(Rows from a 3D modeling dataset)
★ ★ ★ ★ ★ ★ ★
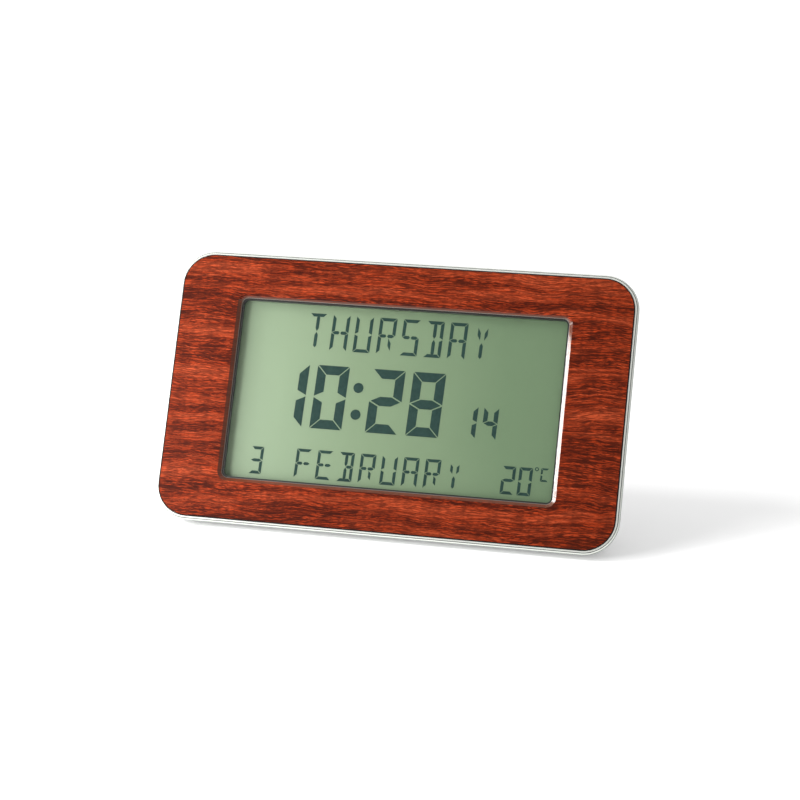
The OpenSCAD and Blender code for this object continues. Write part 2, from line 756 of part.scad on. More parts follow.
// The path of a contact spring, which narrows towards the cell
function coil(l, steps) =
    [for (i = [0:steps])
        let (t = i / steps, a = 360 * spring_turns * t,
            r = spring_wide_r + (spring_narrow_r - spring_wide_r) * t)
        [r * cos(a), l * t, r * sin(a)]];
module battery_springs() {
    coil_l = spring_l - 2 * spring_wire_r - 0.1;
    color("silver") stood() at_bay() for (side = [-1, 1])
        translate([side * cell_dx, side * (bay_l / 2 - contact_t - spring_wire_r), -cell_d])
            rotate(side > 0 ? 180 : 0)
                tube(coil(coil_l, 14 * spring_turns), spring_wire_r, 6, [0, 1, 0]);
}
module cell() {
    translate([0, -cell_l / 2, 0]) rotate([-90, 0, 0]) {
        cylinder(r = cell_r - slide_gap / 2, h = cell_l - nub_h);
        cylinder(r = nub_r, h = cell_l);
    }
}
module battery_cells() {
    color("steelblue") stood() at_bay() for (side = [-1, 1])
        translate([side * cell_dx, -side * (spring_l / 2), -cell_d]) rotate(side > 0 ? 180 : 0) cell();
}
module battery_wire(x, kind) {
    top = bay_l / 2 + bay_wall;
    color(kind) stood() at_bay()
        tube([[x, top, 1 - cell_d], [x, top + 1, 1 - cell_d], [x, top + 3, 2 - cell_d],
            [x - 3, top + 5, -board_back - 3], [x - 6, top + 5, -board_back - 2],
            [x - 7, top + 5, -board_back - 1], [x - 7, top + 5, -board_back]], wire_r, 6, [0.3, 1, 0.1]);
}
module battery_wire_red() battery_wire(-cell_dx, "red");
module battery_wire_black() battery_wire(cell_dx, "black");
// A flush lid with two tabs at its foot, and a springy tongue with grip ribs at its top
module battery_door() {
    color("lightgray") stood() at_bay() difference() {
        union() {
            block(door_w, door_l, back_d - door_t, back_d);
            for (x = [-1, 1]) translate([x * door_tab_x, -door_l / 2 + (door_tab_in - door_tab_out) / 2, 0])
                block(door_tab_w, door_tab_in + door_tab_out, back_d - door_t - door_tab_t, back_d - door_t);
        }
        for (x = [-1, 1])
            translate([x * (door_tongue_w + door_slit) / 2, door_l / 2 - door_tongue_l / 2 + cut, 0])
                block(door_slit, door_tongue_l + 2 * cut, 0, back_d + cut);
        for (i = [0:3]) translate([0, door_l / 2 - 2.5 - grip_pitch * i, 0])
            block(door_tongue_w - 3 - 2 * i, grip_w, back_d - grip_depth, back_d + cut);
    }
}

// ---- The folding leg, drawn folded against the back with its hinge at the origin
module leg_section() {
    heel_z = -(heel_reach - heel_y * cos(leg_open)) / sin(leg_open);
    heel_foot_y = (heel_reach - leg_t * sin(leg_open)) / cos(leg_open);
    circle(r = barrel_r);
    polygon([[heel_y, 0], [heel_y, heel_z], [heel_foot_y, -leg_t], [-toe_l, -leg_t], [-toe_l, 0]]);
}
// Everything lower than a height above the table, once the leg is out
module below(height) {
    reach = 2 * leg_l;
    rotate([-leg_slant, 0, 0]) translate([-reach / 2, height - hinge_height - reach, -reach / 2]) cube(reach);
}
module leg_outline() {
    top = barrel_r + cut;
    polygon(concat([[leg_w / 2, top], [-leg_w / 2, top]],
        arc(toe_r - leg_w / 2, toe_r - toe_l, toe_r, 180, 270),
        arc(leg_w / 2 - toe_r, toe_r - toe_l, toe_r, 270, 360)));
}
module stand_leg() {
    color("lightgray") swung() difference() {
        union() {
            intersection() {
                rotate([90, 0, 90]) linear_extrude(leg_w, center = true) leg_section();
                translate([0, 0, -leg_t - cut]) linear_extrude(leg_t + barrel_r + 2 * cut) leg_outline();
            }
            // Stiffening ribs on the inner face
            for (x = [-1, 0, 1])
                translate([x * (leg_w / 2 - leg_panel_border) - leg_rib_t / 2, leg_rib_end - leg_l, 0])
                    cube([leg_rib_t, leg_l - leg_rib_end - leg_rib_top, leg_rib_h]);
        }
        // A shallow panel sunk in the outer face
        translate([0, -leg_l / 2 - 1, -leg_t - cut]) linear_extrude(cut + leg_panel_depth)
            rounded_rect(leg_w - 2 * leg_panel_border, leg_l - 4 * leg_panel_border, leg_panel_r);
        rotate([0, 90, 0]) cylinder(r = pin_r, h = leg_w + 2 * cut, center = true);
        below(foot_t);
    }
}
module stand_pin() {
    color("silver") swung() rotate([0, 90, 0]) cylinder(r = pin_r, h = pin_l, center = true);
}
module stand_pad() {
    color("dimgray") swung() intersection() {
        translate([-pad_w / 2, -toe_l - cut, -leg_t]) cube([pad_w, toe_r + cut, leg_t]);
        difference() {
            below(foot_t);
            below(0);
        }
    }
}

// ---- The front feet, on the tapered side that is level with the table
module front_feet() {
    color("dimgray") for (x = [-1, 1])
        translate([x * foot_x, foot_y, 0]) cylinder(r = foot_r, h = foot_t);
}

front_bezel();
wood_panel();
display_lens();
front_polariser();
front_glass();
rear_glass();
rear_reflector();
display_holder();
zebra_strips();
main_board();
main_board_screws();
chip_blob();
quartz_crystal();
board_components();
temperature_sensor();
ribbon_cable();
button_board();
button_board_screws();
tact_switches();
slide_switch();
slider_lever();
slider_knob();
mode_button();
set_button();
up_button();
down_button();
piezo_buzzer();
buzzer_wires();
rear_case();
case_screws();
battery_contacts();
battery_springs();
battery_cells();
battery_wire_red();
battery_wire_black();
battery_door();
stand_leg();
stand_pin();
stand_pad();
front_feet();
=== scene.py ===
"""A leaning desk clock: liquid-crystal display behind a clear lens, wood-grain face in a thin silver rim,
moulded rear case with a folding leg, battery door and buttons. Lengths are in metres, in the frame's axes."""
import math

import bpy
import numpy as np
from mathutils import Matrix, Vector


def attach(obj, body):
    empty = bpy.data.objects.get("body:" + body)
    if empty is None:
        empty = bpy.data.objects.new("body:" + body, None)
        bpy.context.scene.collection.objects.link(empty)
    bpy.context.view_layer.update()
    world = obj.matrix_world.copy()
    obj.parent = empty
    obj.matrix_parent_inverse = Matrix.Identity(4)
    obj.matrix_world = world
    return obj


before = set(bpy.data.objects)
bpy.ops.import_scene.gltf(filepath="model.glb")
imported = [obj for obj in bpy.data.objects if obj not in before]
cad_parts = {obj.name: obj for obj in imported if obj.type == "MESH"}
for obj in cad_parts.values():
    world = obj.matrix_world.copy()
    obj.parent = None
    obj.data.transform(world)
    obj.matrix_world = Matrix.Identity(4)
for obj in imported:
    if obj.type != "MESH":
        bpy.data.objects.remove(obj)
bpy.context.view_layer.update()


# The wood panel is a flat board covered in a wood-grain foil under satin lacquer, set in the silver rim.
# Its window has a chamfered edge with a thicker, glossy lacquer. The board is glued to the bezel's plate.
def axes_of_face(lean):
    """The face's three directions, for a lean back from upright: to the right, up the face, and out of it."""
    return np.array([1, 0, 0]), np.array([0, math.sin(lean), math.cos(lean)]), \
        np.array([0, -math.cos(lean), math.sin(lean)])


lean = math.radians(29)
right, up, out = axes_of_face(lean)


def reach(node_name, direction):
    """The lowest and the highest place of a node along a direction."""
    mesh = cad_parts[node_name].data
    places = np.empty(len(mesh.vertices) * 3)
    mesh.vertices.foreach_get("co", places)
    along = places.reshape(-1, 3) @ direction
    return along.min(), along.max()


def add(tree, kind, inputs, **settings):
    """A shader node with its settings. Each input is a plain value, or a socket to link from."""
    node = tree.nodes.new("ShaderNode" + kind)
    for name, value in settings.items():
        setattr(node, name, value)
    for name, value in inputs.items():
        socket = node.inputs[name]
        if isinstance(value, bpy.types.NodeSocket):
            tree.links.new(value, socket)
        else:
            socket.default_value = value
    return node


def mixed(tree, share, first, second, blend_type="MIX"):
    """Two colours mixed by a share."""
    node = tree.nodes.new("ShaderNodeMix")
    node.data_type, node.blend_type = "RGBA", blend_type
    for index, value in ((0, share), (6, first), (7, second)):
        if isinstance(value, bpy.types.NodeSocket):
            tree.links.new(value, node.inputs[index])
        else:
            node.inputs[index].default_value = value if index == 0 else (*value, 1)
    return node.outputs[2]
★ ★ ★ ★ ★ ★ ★
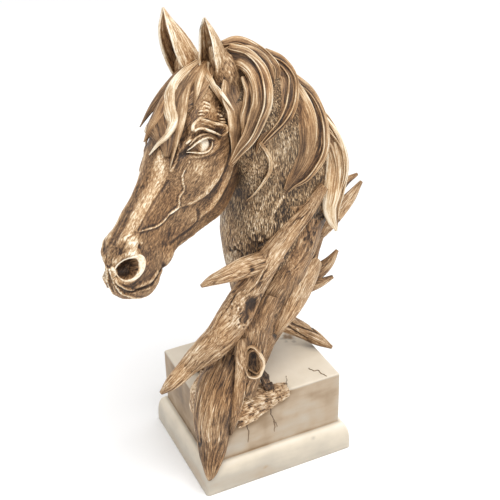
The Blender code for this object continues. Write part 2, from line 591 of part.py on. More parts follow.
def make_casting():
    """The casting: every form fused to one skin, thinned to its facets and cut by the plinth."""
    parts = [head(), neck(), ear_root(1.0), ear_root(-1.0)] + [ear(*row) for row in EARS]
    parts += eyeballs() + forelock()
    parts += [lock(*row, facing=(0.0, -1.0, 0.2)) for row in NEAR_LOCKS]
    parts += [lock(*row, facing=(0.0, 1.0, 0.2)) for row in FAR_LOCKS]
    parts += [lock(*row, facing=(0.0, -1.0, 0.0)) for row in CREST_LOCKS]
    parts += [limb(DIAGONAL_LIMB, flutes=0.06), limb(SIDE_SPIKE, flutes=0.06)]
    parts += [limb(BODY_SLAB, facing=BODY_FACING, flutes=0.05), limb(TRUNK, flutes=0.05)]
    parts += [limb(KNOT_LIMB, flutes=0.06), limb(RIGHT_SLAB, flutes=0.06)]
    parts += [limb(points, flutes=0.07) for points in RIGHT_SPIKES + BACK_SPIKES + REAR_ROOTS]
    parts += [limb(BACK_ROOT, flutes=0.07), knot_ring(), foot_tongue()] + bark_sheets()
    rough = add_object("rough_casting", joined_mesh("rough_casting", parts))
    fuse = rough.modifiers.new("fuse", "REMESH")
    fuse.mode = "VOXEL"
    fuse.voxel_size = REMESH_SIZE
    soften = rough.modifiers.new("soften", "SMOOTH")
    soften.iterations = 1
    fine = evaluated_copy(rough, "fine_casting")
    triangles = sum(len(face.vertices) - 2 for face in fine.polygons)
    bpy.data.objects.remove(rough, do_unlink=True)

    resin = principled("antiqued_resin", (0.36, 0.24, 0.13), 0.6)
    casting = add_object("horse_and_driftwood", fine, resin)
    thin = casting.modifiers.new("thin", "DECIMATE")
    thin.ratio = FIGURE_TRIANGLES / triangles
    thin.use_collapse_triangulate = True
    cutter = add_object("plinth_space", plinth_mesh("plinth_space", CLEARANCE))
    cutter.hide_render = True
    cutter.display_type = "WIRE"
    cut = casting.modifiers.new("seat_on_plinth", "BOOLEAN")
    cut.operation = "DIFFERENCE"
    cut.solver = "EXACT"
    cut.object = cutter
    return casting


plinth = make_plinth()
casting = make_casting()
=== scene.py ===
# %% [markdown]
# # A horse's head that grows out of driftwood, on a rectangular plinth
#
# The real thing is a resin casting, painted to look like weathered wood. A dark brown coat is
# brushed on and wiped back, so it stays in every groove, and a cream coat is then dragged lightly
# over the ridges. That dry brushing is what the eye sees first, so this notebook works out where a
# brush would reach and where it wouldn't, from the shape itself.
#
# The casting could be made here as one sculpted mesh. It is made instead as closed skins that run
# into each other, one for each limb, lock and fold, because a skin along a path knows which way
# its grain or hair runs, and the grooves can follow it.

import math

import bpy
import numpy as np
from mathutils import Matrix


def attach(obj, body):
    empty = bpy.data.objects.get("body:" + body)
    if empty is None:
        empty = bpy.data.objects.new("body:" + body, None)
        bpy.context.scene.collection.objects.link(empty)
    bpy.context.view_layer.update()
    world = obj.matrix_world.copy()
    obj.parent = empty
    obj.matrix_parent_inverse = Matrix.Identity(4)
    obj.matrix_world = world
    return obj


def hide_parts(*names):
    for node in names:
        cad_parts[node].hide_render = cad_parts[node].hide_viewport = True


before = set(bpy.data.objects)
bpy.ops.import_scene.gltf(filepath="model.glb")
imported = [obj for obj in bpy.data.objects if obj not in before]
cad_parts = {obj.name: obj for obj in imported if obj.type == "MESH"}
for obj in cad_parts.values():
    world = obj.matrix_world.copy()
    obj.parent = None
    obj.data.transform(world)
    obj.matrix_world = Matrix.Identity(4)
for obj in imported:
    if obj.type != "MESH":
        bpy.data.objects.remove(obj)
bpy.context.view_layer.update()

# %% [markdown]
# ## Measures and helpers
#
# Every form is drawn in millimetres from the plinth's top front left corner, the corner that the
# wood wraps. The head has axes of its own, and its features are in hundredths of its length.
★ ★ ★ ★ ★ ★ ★
■ **EXERCISE DIRECTIONS**
The lines to return run from the one containing "0.24, 0.13), 0.6)" down to the one containing "for node in"; give them exactly, both included, and no others.

■ **THE OUTPUT**
    resin = principled("antiqued_resin", (0.36, 0.24, 0.13), 0.6)
    casting = add_object("horse_and_driftwood", fine, resin)
    thin = casting.modifiers.new("thin", "DECIMATE")
    thin.ratio = FIGURE_TRIANGLES / triangles
    thin.use_collapse_triangulate = True
    cutter = add_object("plinth_space", plinth_mesh("plinth_space", CLEARANCE))
    cutter.hide_render = True
    cutter.display_type = "WIRE"
    cut = casting.modifiers.new("seat_on_plinth", "BOOLEAN")
    cut.operation = "DIFFERENCE"
    cut.solver = "EXACT"
    cut.object = cutter
    return casting


plinth = make_plinth()
casting = make_casting()
=== scene.py ===
# %% [markdown]
# # A horse's head that grows out of driftwood, on a rectangular plinth
#
# The real thing is a resin casting, painted to look like weathered wood. A dark brown coat is
# brushed on and wiped back, so it stays in every groove, and a cream coat is then dragged lightly
# over the ridges. That dry brushing is what the eye sees first, so this notebook works out where a
# brush would reach and where it wouldn't, from the shape itself.
#
# The casting could be made here as one sculpted mesh. It is made instead as closed skins that run
# into each other, one for each limb, lock and fold, because a skin along a path knows which way
# its grain or hair runs, and the grooves can follow it.

import math

import bpy
import numpy as np
from mathutils import Matrix


def attach(obj, body):
    empty = bpy.data.objects.get("body:" + body)
    if empty is None:
        empty = bpy.data.objects.new("body:" + body, None)
        bpy.context.scene.collection.objects.link(empty)
    bpy.context.view_layer.update()
    world = obj.matrix_world.copy()
    obj.parent = empty
    obj.matrix_parent_inverse = Matrix.Identity(4)
    obj.matrix_world = world
    return obj


def hide_parts(*names):
    for node in names:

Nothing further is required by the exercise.